October 25, 2007
Heritage is a continuum, one that connects the past with the present; we cannot therefore celebrate it by glorifying merely the past of a people. For instance, slavery is as much a part of the American heritage, as is entrepreneurship; the glory of desegregation is a part of our young heritage as is the embarrassing Japanese American Internment. The tragedy of 9/11 has become embedded in our heritage along with the united healing that followed this catastrophe. A people's heritage is a work in progress and makes for mixed emotions, and it is insincere, unfair, perhaps impossible to present or celebrate it in entirety, so why even make these naive attempts!
A friend's mother wrote the following piece after she witnessed one such attempt to celebrate her heritage:
"In the 80's we talk about a raising tide of mediocrity. Now what we have is a tsunami. This is in response to the exhibit in commemoration of Hispanic Heritage Month at Cumberland County Library.
Hispanic cultures are not a can of Vitarroz or Goya products. We are the result of the Latin expansion in what now we call Europe, we are eight centuries of Arabic domination; we are the magnificent body of knowledge translated by the Jewish.

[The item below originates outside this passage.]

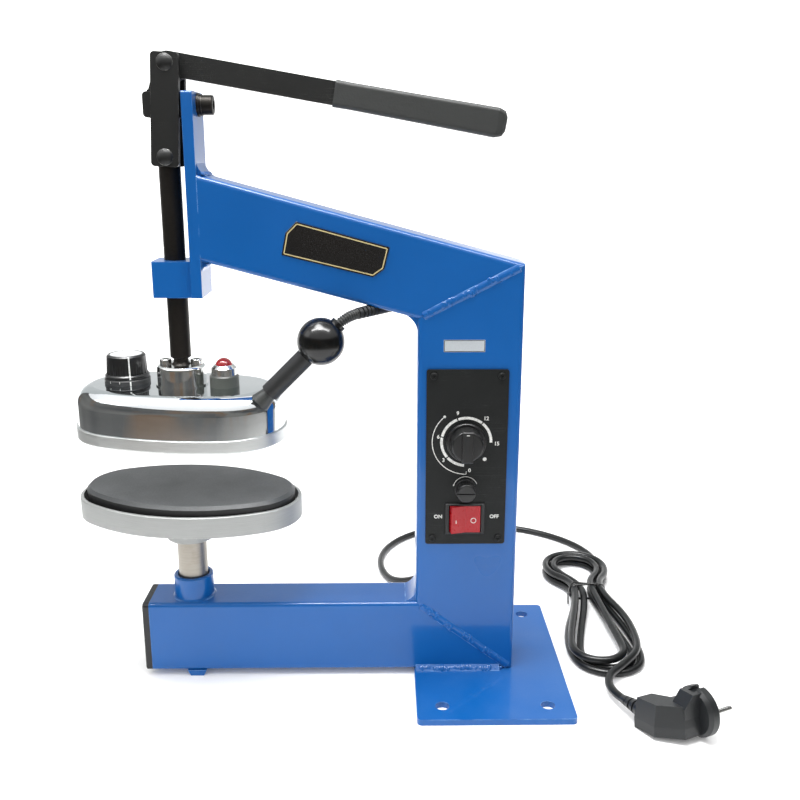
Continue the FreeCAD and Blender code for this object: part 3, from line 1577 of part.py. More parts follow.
def plug_exit_direction():
    """Direction from the plug's body to its cord, sloping down as the body's round side lies on the floor."""
    reach = plug_neck_reach + boot_length
    slant = math.hypot(reach, plug_neck_drop)
    tilt = math.asin((plug_radius - plug_start_z) / slant) - math.atan2(plug_neck_drop, reach)
    along = Vector(plug_heading[0], plug_heading[1], 0).normalize()
    return along * -math.cos(tilt) + Vector(0, 0, -math.sin(tilt))


def plug_frame():
    """Placement of the plug: X towards the cord and along the row of pins, Y up, Z along the pins."""
    reach = plug_neck_reach + boot_length
    along = Vector(plug_heading[0], plug_heading[1], 0).normalize()
    exit_dir = plug_exit_direction()
    pins = Vector(-along.y, along.x, 0)
    upward = pins.cross(exit_dir)
    start = Vector(plug_start[0], plug_start[1], plug_start_z)
    origin = start - exit_dir * reach + pins * plug_neck_setback + upward * plug_neck_drop
    return Placement(origin, Rotation(exit_dir, upward, pins, "ZXY"))


def plug_boot():
    """Tapered strain relief with rings of slots, between the plug and the cord."""
    near = plug_neck_reach
    far = near + boot_length
    y = -plug_neck_drop
    z = -plug_neck_setback
    body = cone(boot_end_diameter, cord_diameter, (near, y, z), (far, y, z))
    slots = []
    for i in range(boot_slots):
        x = near + boot_slot_start + boot_slot_pitch * i
        ring = rod(2 * boot_end_diameter, (x, y, z), (x + boot_slot_width, y, z))
        ring = ring.cut(rod(cord_diameter + 1, (x, y, z), (x + boot_slot_width, y, z)))
        slots.append(ring)
    body = body.cut(slots)
    body.Placement = plug_frame()
    return body


def plug_heel_wire(y, inset):
    """Outline of the plug's angled handle at one height, drawn in towards its middle."""
    middle_x = sum(x for x, z in plug_heel) / len(plug_heel)
    middle_z = sum(z for x, z in plug_heel) / len(plug_heel)
    points = []
    for x, z in plug_heel:
        if inset and z < -2.0:
            reach = math.hypot(x - middle_x, z - middle_z)
            x += (middle_x - x) * inset / reach
            z += (middle_z - z) * inset / reach
        points.append(Vector(x, y, z))
    return Part.makePolygon(points + points[:1])


def earth_block():
    """Block over the upper earth contact, falling away to the handle behind it."""
    w = earth_block_width / 2
    top = earth_block_reach
    far = -earth_block_length
    side = Part.makePolygon([
        Vector(-w, 0, -1), Vector(-w, top, -1), Vector(-w, top, far),
        Vector(-w, plug_crown - 1, far - earth_block_slope), Vector(-w, 0, far - earth_block_slope),
        Vector(-w, 0, -1)])
    return Part.Face(side).extrude(Vector(2 * w, 0, 0))


def plug_body():
    """Moulded right-angle body: round face, angled handle, earth contact blocks and pin seats."""
    r = plug_radius
    profile = [(0, -plug_collar), (r - 2.5, -plug_collar), (r, -plug_collar + 2.5),
               (r, -1), (r - 1, 0), (0, 0)]
    face = turned(profile, 0, 0)
    low = Part.Face(plug_heel_wire(plug_sole, 0)).extrude(Vector(0, plug_crease - plug_sole, 0))
    high = Part.makeLoft([plug_heel_wire(plug_crease, 0), plug_heel_wire(plug_crown, plug_slope)], True, True)
    body = face.fuse([low, high, earth_block()]).removeSplitter()
    w = earth_slot_width / 2
    for side in (-1, 1):
        near, far = sorted((side * (r - earth_slot_depth), side * (r + 2)))
        body = body.cut(box(-w, w, near, far, -earth_slot_length, 1))
    for x in (-plug_pin_span / 2, plug_pin_span / 2):
        body = body.cut(rod(plug_pin_diameter, (x, 0, -plug_pin_seat), (x, 0, 1)))
    body.Placement = plug_frame()
    return body


def plug_pins():
    """Two round pins with rounded tips."""
    pins = []
    for x in (-plug_pin_span / 2, plug_pin_span / 2):
        pin = rod(plug_pin_diameter, (x, 0, -plug_pin_seat), (x, 0, plug_pin_length))
        tip = [e for e in pin.Edges if e.BoundBox.ZMin > plug_pin_length - 0.01]
        pin = pin.makeFillet(plug_pin_diameter / 2 - 0.4, tip)
        pin.Placement = plug_frame()
        pins.append(pin)
    return Part.makeCompound(pins)


def build():
    """Every node by name."""
    return {
        "base_plate": base_plate(),
        "column": column(),
        "lower_arm": lower_arm(),
        "upper_arm": upper_arm(),
        "arm_end_cap": arm_end_cap(),
        "support_foot": support_foot(),
        "head_post": head_post(),
        "guide_block": guide_block(),
        "post_sleeve": post_sleeve(),
        "platen_post": platen_post(),
        "pivot_block": pivot_block(),
        "pivot_washers": pivot_washers(),
        "pivot_screw": pivot_screw(),
        "fulcrum_pin": fulcrum_pin(),
        "lever_bar": lever_bar(),
        "lever_grip": lever_grip(),
        "link_front": link_plate(-1),
        "link_rear": link_plate(1),
        "link_pin": link_pin(),
        "link_spacers": link_spacers(),
        "link_rivets": link_rivets(),
        "plunger_rod": plunger_rod(),
        "plunger_pin": plunger_pin(),
        "head_hub": head_hub(),
        "hub_screws": hub_screws(),
        "pressure_block": pressure_block(),
        "head_cover": head_cover(),
        "heating_plate": heating_plate(),
        "heating_element": heating_element(),
        "thermostat_body": thermostat_body(),
        "thermostat_knob": thermostat_knob(),
        "lamp_base": lamp_base(),
        "lamp_bezel": lamp_bezel(),
        "lamp_lens": lamp_lens(),
        "handle_cone": handle_cone(),
        "handle_stem": handle_stem(),
        "ball_knob": ball_knob(),
        "flex_conduit": flex_conduit(),
        "conduit_relief": conduit_relief(),
        "platen_dish": platen_dish(),
        "rubber_pad": rubber_pad(),
        "control_panel": control_panel(),
        "panel_screws": panel_screws(),
        "timer_body": timer_body(),
        "timer_knob": timer_knob(),
        "fuse_holder": fuse_holder(),
        "fuse_cap": fuse_cap(),
        "switch_housing": switch_housing(),
        "switch_rocker": switch_rocker(),
        "cord_gland": cord_gland(),
        "power_cord": power_cord(),
        "cord_hank": cord_hank(),
        "cord_tie": cord_tie(),
        "plug_boot": plug_boot(),
        "plug_body": plug_body(),
        "plug_pins": plug_pins(),
    }


os.makedirs("parts", exist_ok=True)
for name, shape in build().items():
    shape.exportStep("parts/" + name + ".step")
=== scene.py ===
"""Looks of a bench vulcanising press for tyre repairs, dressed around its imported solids.
Lengths are metres in the press's own frame: +X right, +Y away from the camera, +Z up, floor at z = 0."""

import math

import bmesh
import bpy
from bpy.props import FloatProperty, FloatVectorProperty, PointerProperty
from bpy.types import Operator, Panel, PropertyGroup
from mathutils import Matrix, Vector
from mathutils.bvhtree import BVHTree


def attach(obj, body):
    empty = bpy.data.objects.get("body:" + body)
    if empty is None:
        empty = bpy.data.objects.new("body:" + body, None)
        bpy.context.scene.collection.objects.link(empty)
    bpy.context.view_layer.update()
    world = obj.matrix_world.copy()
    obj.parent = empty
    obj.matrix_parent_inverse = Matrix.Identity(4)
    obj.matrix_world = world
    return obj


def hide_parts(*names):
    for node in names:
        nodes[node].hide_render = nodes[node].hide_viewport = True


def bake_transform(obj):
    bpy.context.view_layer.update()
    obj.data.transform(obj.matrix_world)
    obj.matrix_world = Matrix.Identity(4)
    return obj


bl_info = {
    "name": "Vulcanising press looks",
    "version": (1, 0, 0),
    "blender": (4, 5, 0),
    "location": "View3D > Sidebar > Press",
    "description": "Finishes, small pieces, cord and studio for a bench vulcanising press",
    "category": "Object",
}

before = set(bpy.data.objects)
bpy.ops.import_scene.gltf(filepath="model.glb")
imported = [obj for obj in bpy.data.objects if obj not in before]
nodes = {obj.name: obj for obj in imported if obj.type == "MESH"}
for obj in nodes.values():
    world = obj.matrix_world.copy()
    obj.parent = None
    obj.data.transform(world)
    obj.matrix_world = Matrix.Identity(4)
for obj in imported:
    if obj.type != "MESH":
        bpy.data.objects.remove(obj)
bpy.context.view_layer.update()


def mm(*values):
    """Point or length given in millimetres, in metres."""
    scaled = [v / 1000.0 for v in values]
    return scaled[0] if len(scaled) == 1 else Vector(scaled)


TUBE_FRONT, PANEL_FACE = mm(-20.0), mm(-21.5)
KNOB_AXIS = mm(-287.7, 8.3, 0.0)
KNOB_HEADING = -68.0


def shade(code):
    """Linear colour of a hexadecimal one."""
    parts = [int(code[i:i + 2], 16) / 255.0 for i in (0, 2, 4)]
    return tuple(p / 12.92 if p <= 0.04045 else ((p + 0.055) / 1.055) ** 2.4 for p in parts)


def tint(colour, factor):
    """The colour made lighter or darker."""
    return tuple(min(1.0, c * factor) for c in colour)


def in_scene(name, data):
    """Object of the data, linked into the scene."""
    made = bpy.data.objects.new(name, data)
    bpy.context.scene.collection.objects.link(made)
    return made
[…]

We are the African influences. We are the heritage of the Mayas, Aztecs, Incans and Tainos among others. We are Indian languages still spoken in our times and European influences too. One of the most powerful influences is the Spanish language we all share. We are the Golden Age of literature. We are Cervantes, the picarest novel. We are Lope de Vega and Calderon de la Barca with his glorious "Life is a Dream" We are Luis de Góngora, Tirso de Molina, We are Duque de Rivas and Gustavo Adolfo Becquer. We are Benito Perez Galdos and Unamuno. We are Antonio Machado. We are Pio Baroja and Garcia Lorca We are "Facundo" and "Martín Fierro" and La Avellaneda. Do you know her poem "Al Partir" bring tears to my eyes every time I read it? We are Issacs's "Maria" What about "Doña Barbara"?. Yes, we are "Doña Barbara". We are Jose Marti one of my role models. We are Eugenio Maria de Hostos and Lola Rodríguez de Tío. We are the great Mexican novel "El Zarco" and the great Colombian writer Garcia Marquez. We are from the left and from the right. Librarians from Cumberland County Library we are not a can of Goya products. We are Francisco Goya the great painter consider the father of modern art. We are the magic realism of Isabell Allende and the feelings of Julia de Burgos and the passion of Nicolas Guillén. We are the music of Beny More and Tito Puente. We are Celia Cruz. We are salsa, merengue, bachata and tango. We are La Celestina and "Viaje a la Semilla" of Alejo Carpentier. We are regeton and contemporary writers such as Hijuelos or Cisneros who are part now of the United States literature.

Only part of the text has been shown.